The Island Intelligencer: Exploring China’s efforts to spy on Hawaii

Subscribe Now Choose a package that suits your preferences.
Start Free Account Get access to 7 premium stories every month for FREE!
Already a Subscriber? Current print subscriber? Activate your complimentary Digital account.

People often ask me about China’s espionage activity in Hawaii.

Interest in the matter peaked on Sept. 11, when a Honolulu court sentenced long-time Oahu resident, UH Manoa graduate, and former CIA operations officer and FBI Honolulu Field Office translator Alexander Ma to 10 years in prison (with five more years of supervised release and a lifetime requirement to submit to government debriefings and polygraphs) for serving as a mole for China’s Ministry of State Security.

(Ma and I worked for the same CIA office. He is a generation ahead of me, and we never met, but we had mutual acquaintances.)

So, how bad is it? Let’s look at incidents made public in the past few years.

Recent Chinese human intelligence activity here is probably not limited to running spies like Ma. Chinese nationals’ acquisition of land adjacent to U.S. military bases on Oahu and gate-crashers (Chinese nationals claiming to be tourists who “accidentally” wander into or photograph restricted areas) have also become the subject of investigations and appear to be part of a nationwide trend.

Technical collection incidents have also emerged. Analysts assess that the Chinese spy balloon shot down off South Carolina’s coast in February 2023 was originally tasked to collect over Hawaii before being blown off course.

The month prior, China’s Daqi-1 satellite was caught scanning the Big Island with technology that can monitor pollution (as China claims) or perform highly accurate topographical mapping (the type needed for military applications).

In 2018, the U.S. Navy monitored a Chinese signals intelligence ship loitering off our shores, collecting against the movements and communications of the joint international RIMPAC naval exercise.

Covert action operations have also surfaced. In December 2023, a water utility in Hawaii was identified as one of several infrastructure nodes targeted in a People’s Liberation Army cyber operation that was laying the groundwork for future sabotage. In September that year, Beijing launched an agitprop operation online to try to convince locals that a secret U.S. government “weather weapon” sparked the fires in Lahaina.

Let’s not forget industrial espionage. You may recall the publicized warnings about China’s activities in this regard from Assistant General Attorney for National Security John Demers after he met with Hawaii government and military leaders in 2019 as part of a U.S. Department of Justice program, “The China Initiative.”

What to make of all this?

Hawaii is not being singled out.

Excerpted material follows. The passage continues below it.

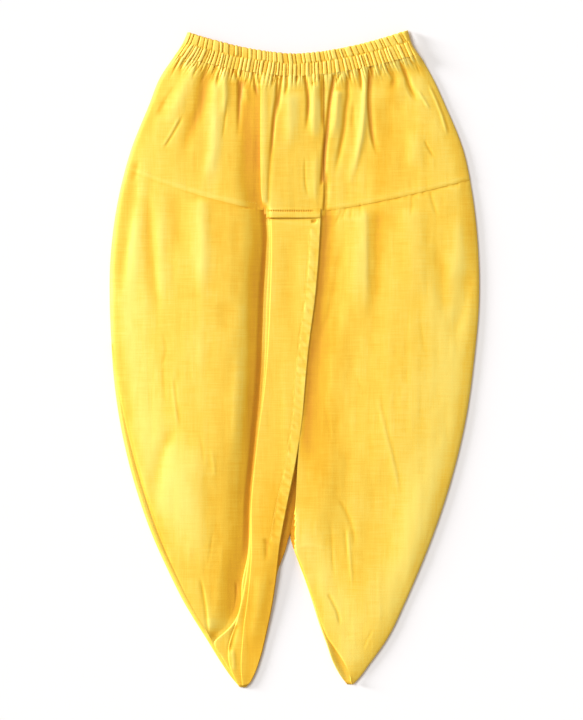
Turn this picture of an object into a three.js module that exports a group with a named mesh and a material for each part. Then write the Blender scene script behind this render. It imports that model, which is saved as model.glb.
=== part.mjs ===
// A child's pull-on dhoti laid flat, front up: a gathered elastic waistband, a yoke round the hips, two legs
// that swell and then run to points, and a stack of pleats down the middle of the front.
// Millimetres. X runs to the right as seen from the front, Y towards the waist, Z up from the surface.
// "Left" and "right" are the sides as seen from above.

import * as THREE from 'three';

// Cloth and layers
const SEAM_GAP = 0.3;
const BACK_WALL = 1.1;
const FRONT_WALL = 1.2;
const PLEAT_WALL = 1.1;
const BAND_WALL = 1.5;
const FRONT_LEVEL = BACK_WALL + SEAM_GAP;
const MIDDLE_PLEAT_LEVEL = FRONT_LEVEL + PLEAT_WALL + SEAM_GAP;
const TOP_PLEAT_LEVEL = MIDDLE_PLEAT_LEVEL + PLEAT_WALL + SEAM_GAP;
const TAB_LEVEL = TOP_PLEAT_LEVEL + PLEAT_WALL + SEAM_GAP;
const CLOTH_COLOUR = 0xf9cd45;
const SHADED_COLOUR = 0xe4ab28;

// Whole garment
const WAIST_EDGE_CENTRE_Y = 289.5;
const WAIST_EDGE_RISE = 21.5;
const WAIST_HALF = 104;
const CHANNEL_LINE_CENTRE_Y = 268.5;
const CHANNEL_LINE_RISE = 19.5;
const CHANNEL_HALF = 112;
const BAND_LINE_POWER = 1.65;
const LEFT_TIP_Y = -312;
const RIGHT_TIP_Y = -309;
const CROTCH_Y = -168;

// Waistband gathers
const BAND_PLEATS = 37;
const BAND_PLEAT_RISE = 2.2;
const BAND_ROWS = 4;
const STITCHED_SHARE = 0.35;
const MID_STITCHING = 0.5;
const STITCHING_REACH = 0.25;

// The two side folds, as distances from the centre line at each height.
const SIDES = [
  { y: 312, left: -101, right: 107 },
  { y: 298, left: -107.5, right: 111.5 },
  { y: 284, left: -117, right: 121 },
  { y: 270, left: -126.5, right: 129 },
  { y: 240, left: -139, right: 143 },
  { y: 199, left: -155.5, right: 159.5 },
  { y: 155, left: -167, right: 168.5 },
  { y: 101, left: -174, right: 174 },
  { y: 50, left: -175, right: 174.5 },
  { y: -1, left: -173.5, right: 170 },
  { y: -58, left: -166.5, right: 162 },
  { y: -116, left: -153, right: 148 },
  { y: -166, left: -136, right: 131.5 },
  { y: -206, left: -118, right: 115.5 },
  { y: -229, left: -106.5, right: 105.5 },
  { y: -269, left: -82, right: 85.5 },
  { y: -290, left: -69, right: 70.5 },
  { y: -304, left: -59, right: 60 },
  { y: -312, left: -52, right: 52 },
];

// How far the left front panel's side edge has rolled in from the fold.
const LEFT_EDGE_ROLL = [
  { y: 180, x: 0 },
  { y: 20, x: 0 },
  { y: -60, x: 5 },
  { y: -200, x: 6.5 },
  { y: -270, x: 1 },
];

// Where the left front panel ends against the pleats, and below them along its own hem.
const LEFT_FRONT_HEM = [
  { y: 138, x: -29 },
  { y: 66, x: -30 },
  { y: -28, x: -33 },
  { y: -78, x: -37 },
  { y: -136, x: -42.5 },
  { y: -186, x: -43.5 },
  { y: -214, x: -50 },
  { y: -231, x: -50.5 },
  { y: -243, x: -54 },
  { y: -254, x: -61 },
  { y: -262, x: -71 },
  { y: -268, x: -79.5 },
];

// Left edges of the two upper pleats.
const MIDDLE_PLEAT_LEFT = [
  { y: 130, x: -25.5 },
  { y: 56, x: -27.5 },
  { y: -28, x: -31 },
  { y: -78, x: -37 },
  { y: -136, x: -42 },
  { y: -186, x: -43 },
  { y: -230, x: -50 },
  { y: -262, x: -58 },
  { y: -284, x: -59 },
  { y: -302, x: -55 },
];
const TOP_PLEAT_LEFT = [
  { y: 130, x: -23 },
  { y: 56, x: -24 },
  { y: -25, x: -29 },
  { y: -78, x: -36 },
  { y: -136, x: -41.5 },
  { y: -192, x: -42 },
  { y: -225, x: -45 },
  { y: -279, x: -50 },
  { y: -304, x: -51.5 },
];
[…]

Increasingly aggressive Chinese intelligence operations (and military and diplomatic initiatives) are part of the new normal around the globe.

In the past year, in the U.S. alone, Chinese espionage-, cyber-, and covert influence-ops have been uncovered coast-to-coast, from a penetration of a San Diego military unit to a plant in the New York governor’s office.

China’s influence-buying diplomatic initiatives and strategic investments have gone into high gear from Gabon to Palau. On the military front, Chinese naval and air assets this year, for the first time, joined longstanding Russian probes of Alaska’s airspace and waters, even as they ramped up the frequency and scope of similar activities against Taiwan and became more violent with Philippines Navy vessels in the South China Sea.

Why? Beijing is casting off any semblance of historical East Asian gentility as President Xi tries to, as fast as possible, shore up his autocratic grip on power internally and, externally, solidify a legacy as the new age emperor who rebuilt China’s standing as the Middle Kingdom, the center of all things.

(For the parochial, let me cut you off. No U.S. presidential candidate can undo this, and no U.S. political party is responsible for it. This is bigger than U.S. domestic politics and foreign policy.)

Relatedly, and in closing, Hawaii residents face an uncomfortable reality. Should U.S.-China tensions evolve into conflict, the home of U.S. Indo-Pacific Command and the U.S. Pacific Fleet will likely play a significant role, including that of target. Recent reports of Chinese military leaders’ study of Japan’s 1941 attack on Pearl Harbor should give Oahu dwellers pause.

I wish I could deliver more lighthearted news on this matter, but I would have to be dishonest to do so. A hui hou.

J.P. Atwell is a former senior CIA operations officer. His two-decade career began as an intelligence analyst and took him to every continent, save Antarctica. He now calls Hawaii Island home. He welcomes your comments at island.intelligencer@gmail.com.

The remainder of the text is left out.